Sehr interessanter Artikel!
Bei mir funktioniert der Link auf das Kultstätte-Buch leider nicht, vielleicht könnt ihr auf den EV-Shop verlinken, da gibt es das Buch auch zu bestellen.
https://tsv1860shop.org/products/fabuch-kultstaette-an-der-gruenwalder-strasse?srsltid=AfmBOooiY192nOvLpLp2od0X_FQkAy5F8CHevHNX9wU_64McCa_Na19K

Kraiburger

Was mit bei dem Text zu allererst einfällt: Beim MTV München 1879 darf man nicht vergessen zu erwähnen, das dieser Verein durch 4 Leute gegründet wurde, die 1879 aus dem TSV München ausgetreten waren. Wiederum aus dem MTV sind dann 1900 nochmal die Fußballer ausgetreten, die wiederum den FC Bayern gegründet haben. Der FC Bayern ist also, wenn man es genau nimmt, ein Sprößling unseres Sprößlings. Und so würde es nicht nur die Arena ohne uns nicht geben, sondern es würde ohne uns den ganzen FC Bayern überhaupt nicht geben. Wobei weder bei der Arena noch beim FC Bayern tatsächlich irgendjemand ein Problem damit hätte, wenn es sie nicht geben würde. Der MTV spielt heute übrigens immer noch Fußball, und zwar in der Kreisliga zusammen mit unserer Dritten.

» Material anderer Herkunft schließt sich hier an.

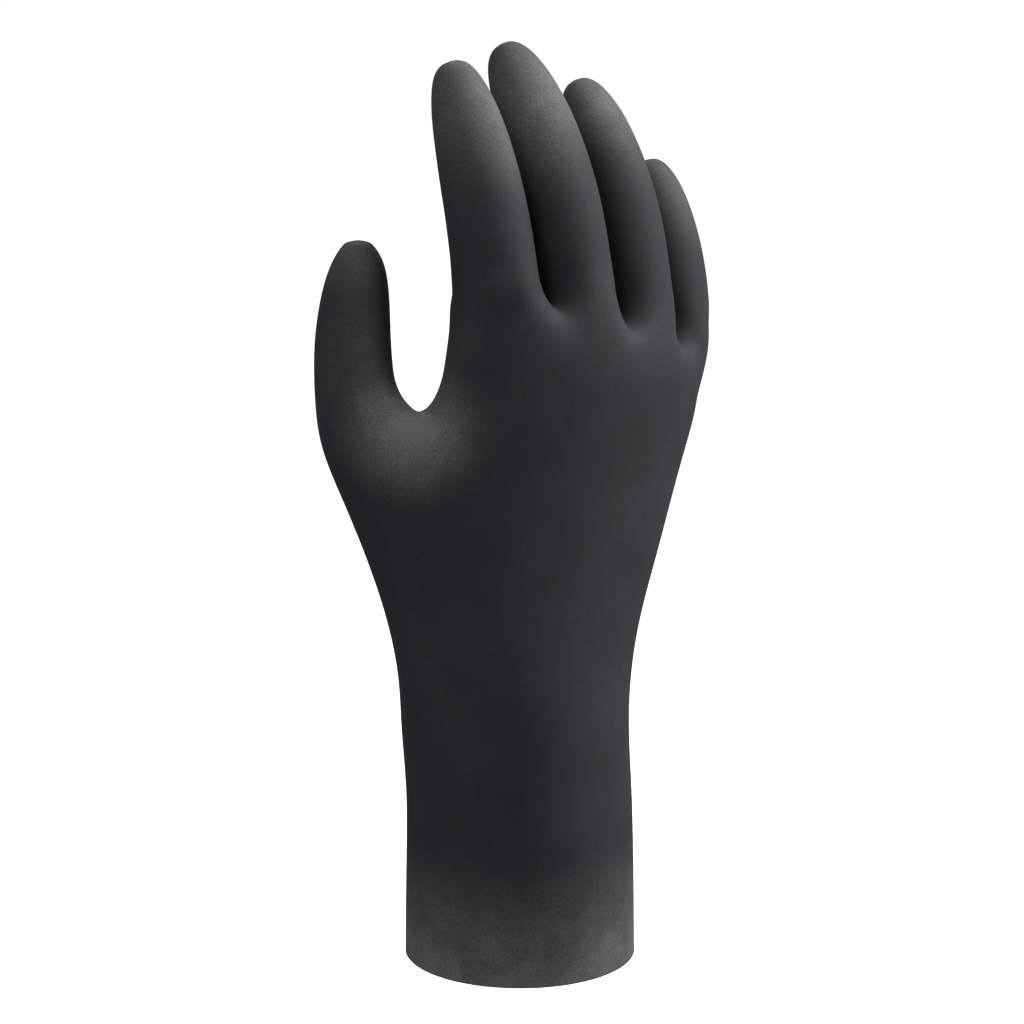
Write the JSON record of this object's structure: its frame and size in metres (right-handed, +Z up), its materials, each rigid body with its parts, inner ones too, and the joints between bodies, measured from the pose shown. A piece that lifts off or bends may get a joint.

Der zweite Punkt, der mir dabei einfällt: Die Wohnbebauung rund ums Sechzgerstadion war 1911 ja nicht ganz so eng wie sie heute ist. Die Zahl der damaligen Anwohner hielt sich ja durchaus in Grenzen. Betrachtet man zusätzlich die Tatsache, dass der aktuell “älteste Münchner” 1914 geboren wurde, gibt es heute niemanden mehr, der nicht vorsätzlich und mit voller Absicht direkt neben das bereits bestehende Sechzgerstadion gezogen ist. Sich dann darüber zu beschweren, dass in einem Fußballstadion Fußball gespielt wird, ist schon ordenlich Alleman.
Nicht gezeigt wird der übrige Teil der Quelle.